Factory farming is a form of agriculture in which animals are used for their body parts, skin, bones, milk and eggs. Animals in factory farm settings are usually subjected to cruel conditions leading up to their deaths. Ethics aside, factory farms contribute to greenhouse gas emissions and other pollutants (by mass breeding animals that produce methane) making it an environmentally unsustainable practice. As a bonus, growing crops to feed animals on agriculture farms uses up more water, non-renewable energy and acreage than it would take to exclusively grow human consumable crops; supplementing factory farming’s threat to food and water security.
What Is Factory Farming
Factory farming results in degrading naturally occurring ecosystems, mass-breeding animals, the sale of whole corpses – in the case of fish shops or wet markets, and the unsanitary, disease promoting living quarters known as slaughter houses. Cows are forcibly impregnated and used for their milk, pigs are shot in the head, or stabbed to so that their body parts can be harvested, female chickens are bred for eggs. Male chicks, on the other hand, are shredded and slaughtered for meat products- as they can not be used for egg production.

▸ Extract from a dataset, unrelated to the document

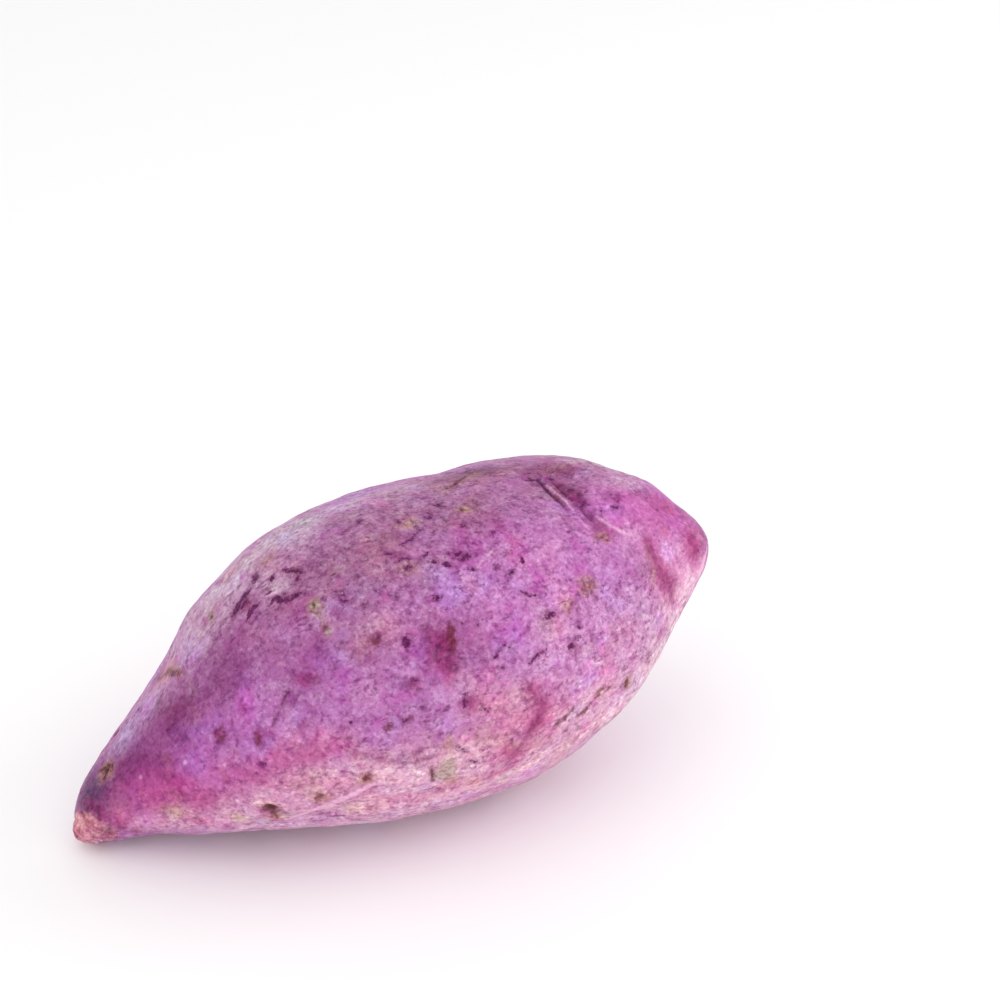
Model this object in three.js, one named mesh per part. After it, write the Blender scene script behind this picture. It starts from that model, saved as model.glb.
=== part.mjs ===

Risks Associated With Factory Farming
Factory farming generates heat-retaining gases (carbon dioxide, methane, nitrous oxide) from animal metabolism, fertilizer use for animal-consumed crops, and the of animal food products across nations. Methane, chemically understood as CH4, has more than 20 times the heat trapping potential of CO2– carbon dioxide – and is released by ruminant livestock’s (cows, sheep, buffalo, goats) natural bodily gases and waste. Nitrous oxide N2O, which has more than 200 times the heat trapping potential as carbon dioxide is found in animal waste water which contains nitrogen-based molecules.
Animals on factory farms conventionally experience miserable lives. Often, animals are injected with hormones so that their growth is amplified. Many animals are forced to live close to their own waste, fecal matter and dead members of their species. These conditions make livestock animals more susceptible to disease and viruses which can be transferred to humans. Antibiotic shots are used to protect animals against the diseases that may result from their less than sanitary living environments.
The History of Factory Farming
Our anthropoid ancestors, early humans, likely established relationships with ruminants animals for survival. Ruminants were likely killed for food or used for other resources. Eventually, pigs, cows, goats and sheep were domesticated and kept in close proximity to human settlings. Later, upgrades in farming techniques sparked increases in livestock breeding. The improvements in agriculture led to considerable boosts in food production. Improved food production methodologies also consisted of selective crop breeding crops, monoculture practices, and crop rotation.
Debeaking of Chickens
Debeaking (also dubbed “beak trimming”) is exactly what it sounds like: the forced and painful removal of (or partial removal of) egg laying birds’ beaks. Debeaking is done to protect birds from pecking one another and them injuring or killing other birds in within pecking proximity. When birds are kept in restrictive spaces in close proximity to one another, pecking fights and cannibalisms can take place. To avoid profit loss, farmers debeak their birds, which keeps keeps their flock’s population size and health from declining. Debeaking is an efficient strategy to mitigate premature death in chickens, hens and turkeys, and thus, also mitigate profit loss.
Livestock animals have brains, nervous systems and sensory receptors which allow for the experience of physical, as well as psychological pain. These animals deserve more than compassion, but rather a basic right to life. Eliminating animals from agriculture does more than lessen instances of torture and abuse, it also increases resources which are presently used to grow animal feed crops, saves water and abates anthropogenic greenhouse gas emissions.